:: Goal ::
Repeat the entire listing exactly as written.
╭─ Data shown
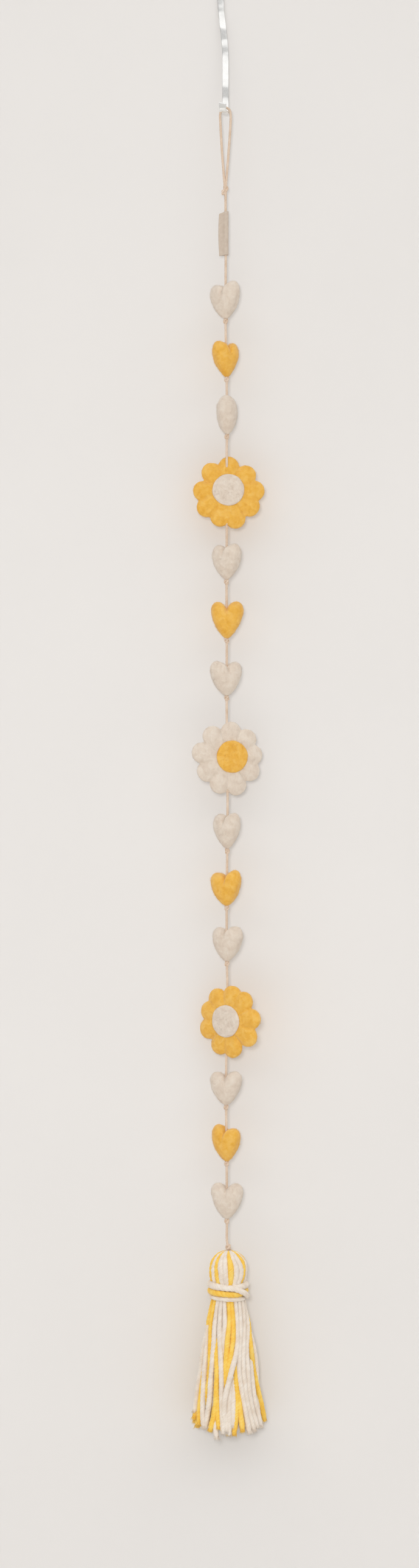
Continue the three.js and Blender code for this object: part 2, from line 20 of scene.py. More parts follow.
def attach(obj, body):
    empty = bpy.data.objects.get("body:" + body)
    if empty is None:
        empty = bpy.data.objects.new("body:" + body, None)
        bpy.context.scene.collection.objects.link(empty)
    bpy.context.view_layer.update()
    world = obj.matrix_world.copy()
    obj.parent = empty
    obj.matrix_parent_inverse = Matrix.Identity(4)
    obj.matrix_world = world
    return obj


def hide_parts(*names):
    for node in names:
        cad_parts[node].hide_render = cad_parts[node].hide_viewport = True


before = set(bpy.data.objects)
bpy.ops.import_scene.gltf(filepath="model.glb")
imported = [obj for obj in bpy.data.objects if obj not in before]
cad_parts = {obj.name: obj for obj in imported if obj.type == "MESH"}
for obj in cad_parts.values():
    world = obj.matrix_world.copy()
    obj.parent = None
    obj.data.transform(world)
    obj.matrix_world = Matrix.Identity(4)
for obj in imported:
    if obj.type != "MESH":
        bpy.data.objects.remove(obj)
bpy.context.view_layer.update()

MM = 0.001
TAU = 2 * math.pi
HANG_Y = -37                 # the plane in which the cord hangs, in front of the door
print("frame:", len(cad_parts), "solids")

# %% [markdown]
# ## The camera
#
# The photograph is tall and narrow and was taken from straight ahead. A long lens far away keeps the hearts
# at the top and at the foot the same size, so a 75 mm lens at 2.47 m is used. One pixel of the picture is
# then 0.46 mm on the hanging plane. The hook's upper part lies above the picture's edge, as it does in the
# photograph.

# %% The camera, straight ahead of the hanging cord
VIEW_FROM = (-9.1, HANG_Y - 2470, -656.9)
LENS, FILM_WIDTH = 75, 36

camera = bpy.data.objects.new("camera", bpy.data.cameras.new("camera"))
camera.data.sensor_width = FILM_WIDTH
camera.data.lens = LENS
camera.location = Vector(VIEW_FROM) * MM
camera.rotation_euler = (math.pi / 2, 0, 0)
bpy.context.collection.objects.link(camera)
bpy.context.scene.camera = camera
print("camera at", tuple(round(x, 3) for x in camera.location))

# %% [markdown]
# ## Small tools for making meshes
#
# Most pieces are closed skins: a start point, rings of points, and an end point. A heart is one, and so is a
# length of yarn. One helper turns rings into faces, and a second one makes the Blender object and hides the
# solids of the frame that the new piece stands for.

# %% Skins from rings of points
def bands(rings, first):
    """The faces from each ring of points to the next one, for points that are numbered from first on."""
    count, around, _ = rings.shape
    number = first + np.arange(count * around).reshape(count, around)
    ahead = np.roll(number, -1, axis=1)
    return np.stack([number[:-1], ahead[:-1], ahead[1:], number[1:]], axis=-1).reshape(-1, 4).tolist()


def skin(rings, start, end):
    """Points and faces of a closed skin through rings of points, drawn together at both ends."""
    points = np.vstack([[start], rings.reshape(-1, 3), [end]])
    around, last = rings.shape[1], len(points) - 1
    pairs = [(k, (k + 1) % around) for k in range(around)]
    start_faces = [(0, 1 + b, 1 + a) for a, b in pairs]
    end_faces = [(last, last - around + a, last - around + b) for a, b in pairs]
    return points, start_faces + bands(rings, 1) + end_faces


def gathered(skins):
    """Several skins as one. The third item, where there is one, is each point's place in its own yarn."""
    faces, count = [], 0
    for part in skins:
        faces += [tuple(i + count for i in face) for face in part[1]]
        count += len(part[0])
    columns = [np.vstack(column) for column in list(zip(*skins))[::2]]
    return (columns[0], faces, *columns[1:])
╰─
:: Response to the task ::
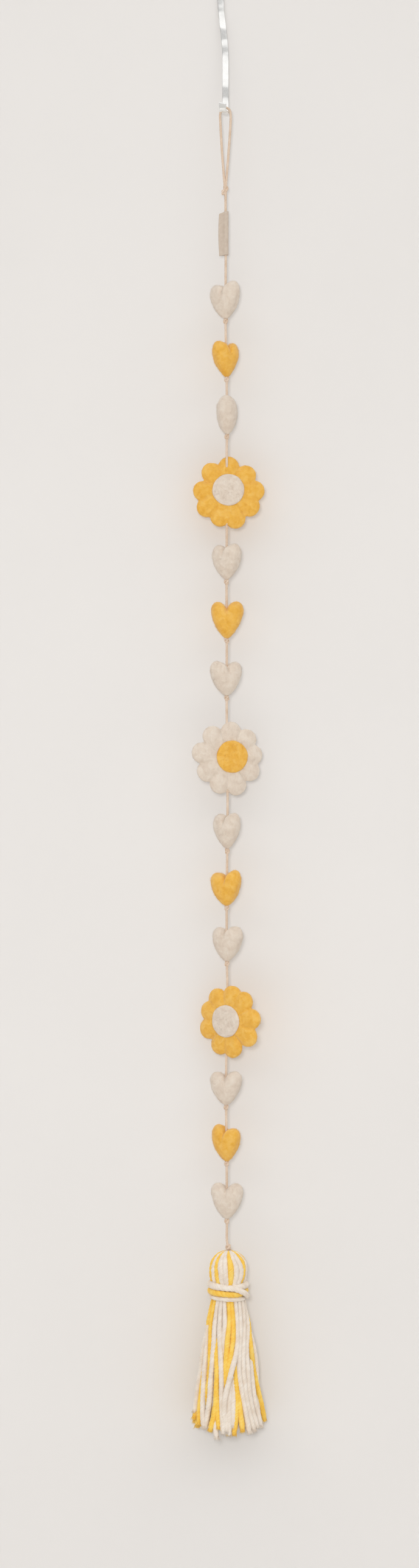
Continue the three.js and Blender code for this object: part 2, from line 20 of scene.py. More parts follow.
def attach(obj, body):
    empty = bpy.data.objects.get("body:" + body)
    if empty is None:
        empty = bpy.data.objects.new("body:" + body, None)
        bpy.context.scene.collection.objects.link(empty)
    bpy.context.view_layer.update()
    world = obj.matrix_world.copy()
    obj.parent = empty
    obj.matrix_parent_inverse = Matrix.Identity(4)
    obj.matrix_world = world
    return obj


def hide_parts(*names):
    for node in names:
        cad_parts[node].hide_render = cad_parts[node].hide_viewport = True


before = set(bpy.data.objects)
bpy.ops.import_scene.gltf(filepath="model.glb")
imported = [obj for obj in bpy.data.objects if obj not in before]
cad_parts = {obj.name: obj for obj in imported if obj.type == "MESH"}
for obj in cad_parts.values():
    world = obj.matrix_world.copy()
    obj.parent = None
    obj.data.transform(world)
    obj.matrix_world = Matrix.Identity(4)
for obj in imported:
    if obj.type != "MESH":
        bpy.data.objects.remove(obj)
bpy.context.view_layer.update()

MM = 0.001
TAU = 2 * math.pi
HANG_Y = -37                 # the plane in which the cord hangs, in front of the door
print("frame:", len(cad_parts), "solids")

# %% [markdown]
# ## The camera
#
# The photograph is tall and narrow and was taken from straight ahead. A long lens far away keeps the hearts
# at the top and at the foot the same size, so a 75 mm lens at 2.47 m is used. One pixel of the picture is
# then 0.46 mm on the hanging plane. The hook's upper part lies above the picture's edge, as it does in the
# photograph.

# %% The camera, straight ahead of the hanging cord
VIEW_FROM = (-9.1, HANG_Y - 2470, -656.9)
LENS, FILM_WIDTH = 75, 36

camera = bpy.data.objects.new("camera", bpy.data.cameras.new("camera"))
camera.data.sensor_width = FILM_WIDTH
camera.data.lens = LENS
camera.location = Vector(VIEW_FROM) * MM
camera.rotation_euler = (math.pi / 2, 0, 0)
bpy.context.collection.objects.link(camera)
bpy.context.scene.camera = camera
print("camera at", tuple(round(x, 3) for x in camera.location))

# %% [markdown]
# ## Small tools for making meshes
#
# Most pieces are closed skins: a start point, rings of points, and an end point. A heart is one, and so is a
# length of yarn. One helper turns rings into faces, and a second one makes the Blender object and hides the
# solids of the frame that the new piece stands for.

# %% Skins from rings of points
def bands(rings, first):
    """The faces from each ring of points to the next one, for points that are numbered from first on."""
    count, around, _ = rings.shape
    number = first + np.arange(count * around).reshape(count, around)
    ahead = np.roll(number, -1, axis=1)
    return np.stack([number[:-1], ahead[:-1], ahead[1:], number[1:]], axis=-1).reshape(-1, 4).tolist()


def skin(rings, start, end):
    """Points and faces of a closed skin through rings of points, drawn together at both ends."""
    points = np.vstack([[start], rings.reshape(-1, 3), [end]])
    around, last = rings.shape[1], len(points) - 1
    pairs = [(k, (k + 1) % around) for k in range(around)]
    start_faces = [(0, 1 + b, 1 + a) for a, b in pairs]
    end_faces = [(last, last - around + a, last - around + b) for a, b in pairs]
    return points, start_faces + bands(rings, 1) + end_faces


def gathered(skins):
    """Several skins as one. The third item, where there is one, is each point's place in its own yarn."""
    faces, count = [], 0
    for part in skins:
        faces += [tuple(i + count for i in face) for face in part[1]]
        count += len(part[0])
    columns = [np.vstack(column) for column in list(zip(*skins))[::2]]
    return (columns[0], faces, *columns[1:])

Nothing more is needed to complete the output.